To The Test: How Do You Test Tools Before You Buy?

Feb042010

Yesterday on our post about garlic presses, commenter David Hagan wrote the following:

“And speaking of great kitchen gadgets, I bought a pastry blender over the weekend that will actually stand up to being used. Its a heavier gage steel than the ones you normally see, and has only 4 blades instead of 5. It’s made by Norpro. They had Norpro’s with 5 blades right next to it, and the 5 blades bent with barely any pressure. the 4 blades I couldn’t bend at all. Definitely the way to go. Do I feel bad for bending the other one in the store? A little, but I want to make sure that the equipment I buy is quality.”

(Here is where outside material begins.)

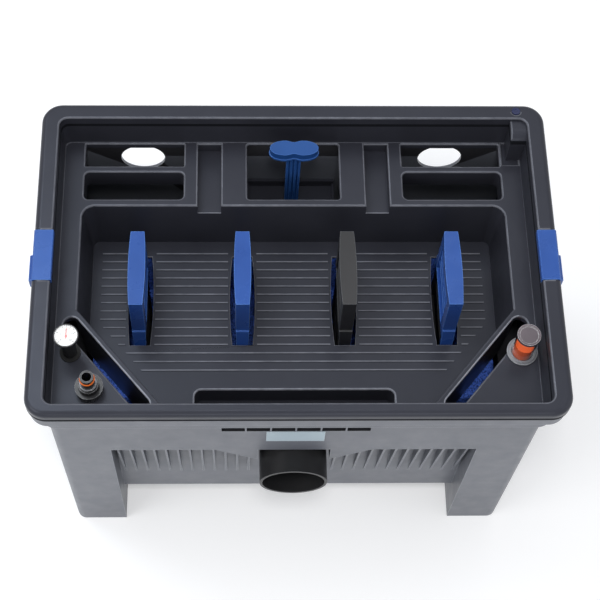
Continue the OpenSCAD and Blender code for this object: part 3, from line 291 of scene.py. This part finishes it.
FINISH = {
    "tub_grey": moulded(
        "tub_grey_plastic", (0.124, 0.132, 0.154), (0.139, 0.147, 0.170), (0.34, 0.46),
        900, 0.00004, edge=(0.32, 0.34, 0.38), edge_width=0.0016, inside=(0.030, 0.030, 0.034)),
    "lid_charcoal": moulded(
        "lid_charcoal_plastic", (0.0240, 0.0246, 0.0320), (0.0285, 0.0293, 0.0375), (0.29, 0.36),
        1100, 0.00002, 0.32, edge=(0.32, 0.33, 0.37), edge_width=None, wave=0.00006,
        sheen_tint=(0.80, 0.86, 1.0), seam=(0.4280, 0.4330)),
    "handle_blue": moulded(
        "handle_blue_plastic", (0.018, 0.061, 0.26), (0.024, 0.077, 0.31), (0.24, 0.34),
        1600, 0.00003, edge=(0.13, 0.30, 0.74), edge_width=0.0013, sheen_tint=(0.55, 0.75, 1.0)),
    "handle_charcoal": moulded(
        "handle_charcoal_plastic", (0.012, 0.012, 0.014), (0.017, 0.017, 0.019), (0.30, 0.42),
        1400, 0.00003, edge=(0.13, 0.14, 0.15), edge_width=0.0011),
    "valve_blue": moulded(
        "valve_blue_plastic", (0.012, 0.056, 0.21), (0.017, 0.070, 0.25), (0.26, 0.36),
        1600, 0.00003, edge=(0.08, 0.20, 0.54), edge_width=0.0011, sheen_tint=(0.6, 0.8, 1.0)),
    "black_plastic": moulded(
        "black_plastic_satin", (0.013, 0.013, 0.014), (0.019, 0.019, 0.020), (0.30, 0.42),
        1400, 0.00003, 0.35, edge=(0.12, 0.12, 0.13), edge_width=0.0010),
    "inner_black": moulded(
        "black_plastic_dull", (0.010, 0.010, 0.012), (0.017, 0.017, 0.019), (0.5, 0.65)),
    "filter_foam": pored("filter_foam_blue"),
    "black_rubber": moulded(
        "black_rubber_seal", (0.010, 0.010, 0.010), (0.018, 0.018, 0.018), (0.6, 0.75),
        2200, 0.00005, 0.3),
    "orange_rubber": moulded(
        "orange_rubber_seal", (0.72, 0.13, 0.015), (0.82, 0.18, 0.02), (0.35, 0.5),
        2200, 0.00004),
    "stainless": brushed("stainless_brushed"),
    "clear_plastic": clear("clear_plastic_glass", (0.97, 0.97, 0.97)),
    "dial_white": moulded(
        "dial_face_white", (0.70, 0.69, 0.66), (0.76, 0.75, 0.72), (0.45, 0.6), 2000, 0.00002),
    "needle_red": moulded(
        "needle_red_paint", (0.55, 0.02, 0.015), (0.65, 0.03, 0.02), (0.3, 0.45), 2000, 0.00002),
    "float_orange": moulded(
        "float_orange_plastic", (0.84, 0.105, 0.012), (0.92, 0.135, 0.018), (0.3, 0.42),
        1800, 0.00003),
    "ring_grey": moulded(
        "ring_grey_plastic", (0.15, 0.155, 0.17), (0.20, 0.205, 0.22), (0.2, 0.3),
        1800, 0.00003, edge=(0.86, 0.86, 0.88), edge_width=0.0006),
    "label_white": moulded(
        "label_blank_film", (0.37, 0.47, 0.52), (0.43, 0.52, 0.57), (0.3, 0.4),
        2000, 0.00001, wave=0.00001, edge=(0.75, 0.80, 0.83), edge_width=0.0006),
    "plug_blue": moulded(
        "plug_dark_blue_plastic", (0.006, 0.010, 0.050), (0.009, 0.015, 0.065), (0.25, 0.38),
        1400, 0.00003, edge=(0.03, 0.05, 0.16), edge_width=0.0007),
}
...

As someone whose sole destructive obsession in life is to poke marshmallow Peeps, Cadbury chocolate eggs and loaves of squishy white bread on leisurely strolls through the supermarket, while I’ve destroyed more than my fair share of foodstuffs out in public, I’ve confined the destruction of kitchen tools to the privacy of my own kitchen, not on public display in a retail outlet.

Lately, I’ve been pondering the creation of an e-book or iPhone app that provides guidelines on how to test a variety of tools before you buy. I understand that some of the considerations are entirely personal, such as the feel, weight and heft of a chef’s knife in your hand, while others bow down before the gods of ruggedness.

So I’d like to throw it out there for public consumption:

How do you test tools before you decide to lay down your hard-earned cash? I’d like to hear about the tried-and-true methods and the shiftier kind, like when a clerk isn’t giving you the hairy eyeball. And what about online? Do you look at the weight of a tool? The composition?